# Kinetic Theory and Thermophysical Properties

1. Feb 26, 2005

### Clausius2

Is there any way to derive the viscosity $$\mu$$ of an ideal gas from kinetic theory?

Also: Is there any way to derive the mass diffusitivity $$D$$ of an ideal gas from kinetic theory?.

Another one: does it make sense to talk about the mass diffusivity of an individual gas (for instance $$D_i$$), or such magnitude is always referred to a gaseous mixture (i.e $$D_{ij}$$)?.

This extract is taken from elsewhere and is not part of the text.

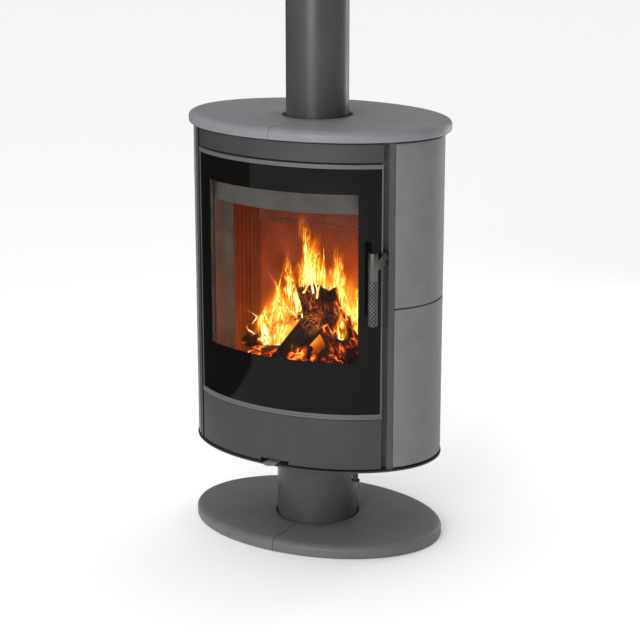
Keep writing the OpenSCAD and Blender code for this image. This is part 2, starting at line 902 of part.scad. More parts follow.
module handle_bracket() {
    face = arm_x - gap;
    color("#3a3a3c")
        difference() {
            translate([0, 0, pivot_z - 14])
                linear_extrude(28)
                    polygon([end_out + [0.3, 0.3], [face, end_out[1] + 1.6], [face, end_in[1]], end_in + [0.4, 0]]);
            translate([end_in[0], pivot_y, pivot_z])
                rotate([0, 90, 0])
                    cylinder(r = pivot_r, h = 40);
        }
}

module handle_pivot() {
    x0 = end_in[0] + 9.5;
    color("#b0b0b0")
        translate([x0, pivot_y, pivot_z])
            rotate([0, 90, 0]) {
                cylinder(r = pivot_r, h = arm_x + arm_t + 1.2 - x0);
                translate([0, 0, arm_x + arm_t + 0.3 - x0])
                    cylinder(r = pivot_r + 2.5, h = 1.5);
            }
}

// Flat arm: tapers to the bar in front, and hooks up behind the keeper at the back
module handle_arm() {
    lip_y = keeper_y + keeper_r + 2;
    color("#6a6a68")
        difference() {
            translate([arm_x, 0, 0])
                rotate([90, 0, 90])
                    linear_extrude(arm_t)
                        polygon([[bar_y + 2, pivot_z - 24], [pivot_y, pivot_z - 17.5],
                            [pivot_y + 14, pivot_z - 16], [lip_y + 6, pivot_z - 14],
                            [lip_y + 6, keeper_z - keeper_r - 0.5], [lip_y, keeper_z - keeper_r - 0.5],
                            [lip_y - 1.5, pivot_z - 4], [pivot_y + 14, pivot_z - 2],
                            [pivot_y + 8, pivot_z + 9], [pivot_y + 2, pivot_z + 15],
                            [pivot_y - 3, pivot_z + 15], [bar_y + 2, pivot_z - 5]]);
            translate([arm_x + arm_t / 2, bar_y, bar_z])
                cylinder(r = bar_r, h = bar_l);
            translate([arm_x - 1, pivot_y, pivot_z])
                rotate([0, 90, 0])
                    cylinder(r = pivot_r + run_fit, h = arm_t + 2);
        }
}

module handle_bar() {
    color("#6a6a68")
        translate([arm_x + arm_t / 2, bar_y, 0]) {
            translate([0, 0, bar_z + grip_l])
                cylinder(r = bar_r, h = bar_l - grip_l);
            translate([0, 0, bar_z])
                cylinder(r = bar_r - 3, h = grip_l + e);
        }
}

module handle_grip() {
    rings = 14;
    pitch = grip_l / rings;
    color("#56564e")
        translate([arm_x + arm_t / 2, bar_y, bar_z])
            difference() {
                cylinder(r = bar_r + 0.5, h = grip_l - 0.2);
                translate([0, 0, -1])
                    cylinder(r = bar_r - 3, h = grip_l + 2);
                for (k = [1 : rings - 1])
                    tube(bar_r + 3, bar_r - 0.6, pitch * k - 1, 2);
            }
}

module latch_keeper() {
    x0 = arm_x - 6;
    x1 = arm_x + arm_t + 6;
    y0 = keeper_y - keeper_r;
    y1 = keeper_y + 12;
    color("#8a8a8c") {
        block(x0, x1, y0, y1, keeper_z + 8, keeper_z + 11);
        block(x0, x0 + 3, y0, y1, keeper_z - 6, keeper_z + 8);
        block(x1 - 3, x1, y0, y1, keeper_z - 6, keeper_z + 8);
        translate([x0, keeper_y, keeper_z])
            rotate([0, 90, 0])
                cylinder(r = keeper_r, h = x1 - x0);
    }
}

floor_plate();
base_cladding_left();
base_cladding_right();
pedestal_column();
column_flange();
lower_race();
bearing_balls();
upper_race();
bottom_plate();
air_spigot();
lower_front_panel();
upper_front_panel();
front_profile_left();
front_profile_right();
front_frame();
side_panel_left();
side_panel_right();
tile_lower_left();
tile_lower_right();
tile_upper_left();
tile_upper_right();
tile_pads();
back_panel();
rear_profiles();
top_frame();
top_slab_left();
top_slab_right();
firebox_shell();
lining_left();
lining_right();
lining_back_left();
lining_back_right();
hearth_bricks();
grate();
ash_pan();
baffle();
air_rail();
flue_collar();
latch_keeper();
hinge_brackets();
hinge_pins();
hinge_washer();
air_guides();
panel_screws();
flue_pipe();
door_frame();
door_glass();
glass_seal();
door_top_rail();
door_bottom_rail();
door_trims();
door_seal();
handle_bracket();
handle_pivot();
handle_arm();
handle_bar();
handle_grip();
air_lever();
air_valve_knob();
air_valve_disc();
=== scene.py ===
# Oval wood burning stove on a pedestal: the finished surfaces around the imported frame.
import json
import math
import random

import bmesh
import bpy
from mathutils import Matrix, Vector, noise


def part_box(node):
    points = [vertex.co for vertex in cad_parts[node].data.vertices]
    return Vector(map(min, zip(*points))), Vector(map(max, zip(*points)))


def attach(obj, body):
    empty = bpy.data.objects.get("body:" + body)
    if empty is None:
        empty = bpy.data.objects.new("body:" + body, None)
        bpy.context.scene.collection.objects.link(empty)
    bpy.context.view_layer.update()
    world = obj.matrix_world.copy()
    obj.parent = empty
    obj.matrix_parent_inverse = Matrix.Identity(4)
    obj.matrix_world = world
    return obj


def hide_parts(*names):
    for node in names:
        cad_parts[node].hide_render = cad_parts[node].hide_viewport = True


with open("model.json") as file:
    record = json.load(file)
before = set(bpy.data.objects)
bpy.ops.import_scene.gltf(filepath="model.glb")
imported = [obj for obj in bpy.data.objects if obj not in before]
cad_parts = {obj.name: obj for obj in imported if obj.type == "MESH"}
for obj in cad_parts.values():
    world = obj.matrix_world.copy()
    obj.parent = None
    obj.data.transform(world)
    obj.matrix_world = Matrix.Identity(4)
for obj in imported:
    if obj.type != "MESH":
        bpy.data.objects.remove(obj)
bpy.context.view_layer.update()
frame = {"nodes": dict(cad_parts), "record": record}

mm = 0.001
scene = bpy.context.scene
sides = ((-1, "Left"), (1, "Right"))


# nodes in rows

def hexColour(code):
    parts = [int(code[k:k + 2], 16) / 255 for k in (1, 3, 5)]
    return tuple(p / 12.92 if p <= 0.04045 else ((p + 0.055) / 1.055) ** 2.4 for p in parts) + (1.0,)


def outputOf(source):
    # a socket itself, or a node's first output in use
    if isinstance(source, bpy.types.NodeSocket):
        return source
    return next(socket for socket in source.outputs if socket.enabled)


def addNode(tree, kind, settings, links):
    # settings are attributes and values of inputs, or the stops of a ramp; links are (input, source) pairs
    families = ("ShaderNode", "GeometryNode", "FunctionNode", "Node")
    node = tree.nodes.new(next(f + kind for f in families if hasattr(bpy.types, f + kind)))
    if isinstance(settings, list):
        elements = node.color_ramp.elements
        while len(elements) < len(settings):
            elements.new(0.5)
        for element, (place, colour) in zip(elements, settings):
            element.position, element.color = place, hexColour(colour)
        settings = {}
    for key, value in settings.items():
        if isinstance(key, str) and hasattr(node, key):
            setattr(node, key, value)
        else:
            node.inputs[key].default_value = value
    for key, source in links:
        tree.links.new(outputOf(source), node.inputs[key])
    return node


def addRows(tree, made, rows):
    # rows are label: (kind, settings, links); links are input: source, or the sources of the first inputs;
    # a source names one or more earlier rows, each with .output where it isn't the first
    for label, (kind, settings, links) in rows.items():
        if not isinstance(links, dict):
            links = dict(enumerate([links] if isinstance(links, str) else links))
        pairs = []
        for key, names in links.items():
            for name in names.split(" + "):
                row, _, output = name.partition(".")
                pairs.append((key, made[row].outputs[output] if output else made[row]))
        made[label] = addNode(tree, kind, settings, pairs)


def surface(name, values, rows=None):
    # a material: values sit on the shader's own sockets, and a row named after a socket feeds that socket
    material = bpy.data.materials.new(name)
    material.use_nodes = True
    tree = material.node_tree
    shader = tree.nodes["Principled BSDF"]
    for key, value in values.items():
        shader.inputs[key].default_value = hexColour(value) if isinstance(value, str) else value
    made = {"object": addNode(tree, "TexCoord", {}, []).outputs["Object"]} if rows else {}
    addRows(tree, made, rows or {})
    for label in made:
        if label in shader.inputs:
            tree.links.new(outputOf(made[label]), shader.inputs[label])
    return material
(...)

Some web link of bibliography would be greatly appreciated.

2. Feb 26, 2005

### Andrew Mason

Apparently there is. Viscosity of a gas is interesting. It is entirely different than viscosity of liquids. Seems Maxwell was the first to derive it from kinetic theory. See: http://www.math.umd.edu/~lvrmr/History/Foundations.html

"In a gas, viscous force originates not in the forces between neighboring molecules but in the transfer of momentum that occurs when a molecule from a faster-moving stream wanders over to a slower-moving stream and collides with a molecule there. The rate of momentum transfer increases with the average molecular speed, so (1) the viscosity increases with temperature."

AM

3. Feb 26, 2005

### Bystander

See Hirschfelder, Curtiss, and Bird, Molecular Theory of Gases and Liquids for the theoretical treatments --- it'll be in the library.

4. Feb 28, 2005

### Clausius2

Thanks both of you.

AM, I am looking for a formulation, not only the historical background of the stuff.

5. Mar 2, 2005

### Clausius2

Thank you very much Bystander. I have found what I was looking for in Hirschfelder's book.

6. Mar 2, 2005

### Bystander

"The Green Monster" is the repository of all wisdom. You are welcome.

7. Mar 3, 2005

### Clausius2

"The Green and Heavy Monster" by the way.